Many of the houses have damage to the first floor and what we are seeing it is not the ‘business as usual’ building codes that have previously been acceptable in New Jersey. There are new building codes that are in effect that follow more closely the FEMA guidelines. For example, the guideline requires that you:

  • Remove the drywall and insulation to two feet above the high water mark.
  • Dry out and treat the entire cavity.
  •  Following the gutting of the cavity – remove all the drywall and insulation exposing all the studs to the back side of wood sheathing or house-wrap – this area must be treated with a mold inhibitor.
  • When you reconstruct the wall you can only us certain insulations:  either closed spray foam insulation or extruded polystyrene foam boards foamed into placed.  While anyone can install the extruded foam panels (if they can find the right thickness- remember you need to be an R13 in New Jersey now so that will be an XPS board at least 2.6” thick).  Spray foams need to be installed by a certified contractor.
  • The wall needs to be finished with a paperless drywall – it can’t be the mold and moisture resistant drywall – and the drywall needs to be stopped with a ½ inch space between the new and old drywall to create a capillary break. The gap can then be finished off with a chair rail or other element to hide the wallboard gap. I think the reason they are requiring a gap is so that in the event that a flood happens again, the water can’t wick up the wall and affect the old wall structure.

When I saw this I thought ‘this is not normal.’  Because it isn’t normal – it is an exceptional code being applied to flood prone areas as designated by FEMA. These are what townships are putting into place to minimize the damage if another storm hits.

It is clearly not business as usual for East Coast communities affected by Hurricane Sandy.

 

 

 

When You Build it Tight You Have to Ventilate Right

Lucas Hamilton

Lucas Hamilton is Manager, Building Science Applications for CertainTeed Corporation

If changes are made to an existing home in terms of tightening the building envelope and you see changes other than your utility bills going down, pay attention to the details because they may be a warning sign that you have not properly ventilated the home.

Lack of adequate ventilation in a home can result in serious problems.  The more obvious one that appears in obvious places is elevated humidity. If you are sweating the inside of new insulated glass windows in the winter when you didn’t before then your interior humidity has gone too high.  Another warning sign is dirt stripes appearing on the walls in front of the studs.  Musty odors, sweating or condensation, or unusual patterns on your walls could be indications of a ventilation problem.

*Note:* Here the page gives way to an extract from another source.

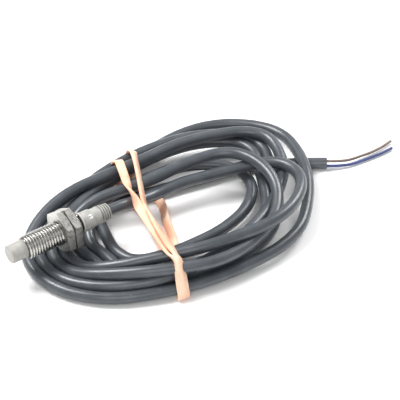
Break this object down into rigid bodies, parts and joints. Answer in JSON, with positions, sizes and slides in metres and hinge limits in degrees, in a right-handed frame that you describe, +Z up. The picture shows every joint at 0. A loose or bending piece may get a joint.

However, moisture is not the only concern.  You also need to be concerned about gas concentrations in the air because of the dangers associated with them and the build up of volatile organic compounds (VOCs). VOCs are emitted from many products that exist around the home but if you tighten up a home and don’t provide adequate fresh air, they are now being trapped within the home.  Many volatile organic compounds breakdown with exposure to ultraviolet (UV) light outside the home – formaldehyde for example has a half-life of about 14 days – but inside the home UV light is diminished and so has little affect on the concentration of the VOCs. VOCs could be coming off of products which you would never suspect.  For example, some citric acid cleaners that smell like orange can have amazingly high VOC concentrations. Remember, what has changed in the equation is the amount of fresh air that had been there before that helped evacuate these things from the home. The standard furnace filters we employ do not filter out gasses – they filter particles.

The American Society of Heating, Refrigerating and Air-Conditioning Engineers (AHRAE) has very specific guidelines on how much fresh air is needed for a healthy environment.  ASHRAE 62.1 references the calculations for commercial buildings and ASHRAE 62.2 is for residential buildings. It is critical to review these guidelines in order to properly ventilate the building envelope especially if you are making changes. When homes are tightened for energy efficiency you must make sure that adequate fresh air ventilation is taken into consideration.  There are many ways to do this that are compliant with the ASHRAE recommendations. And remember, if you find signs of moisture it’s like the canary keeling over in the coal mine.  Heed the warning!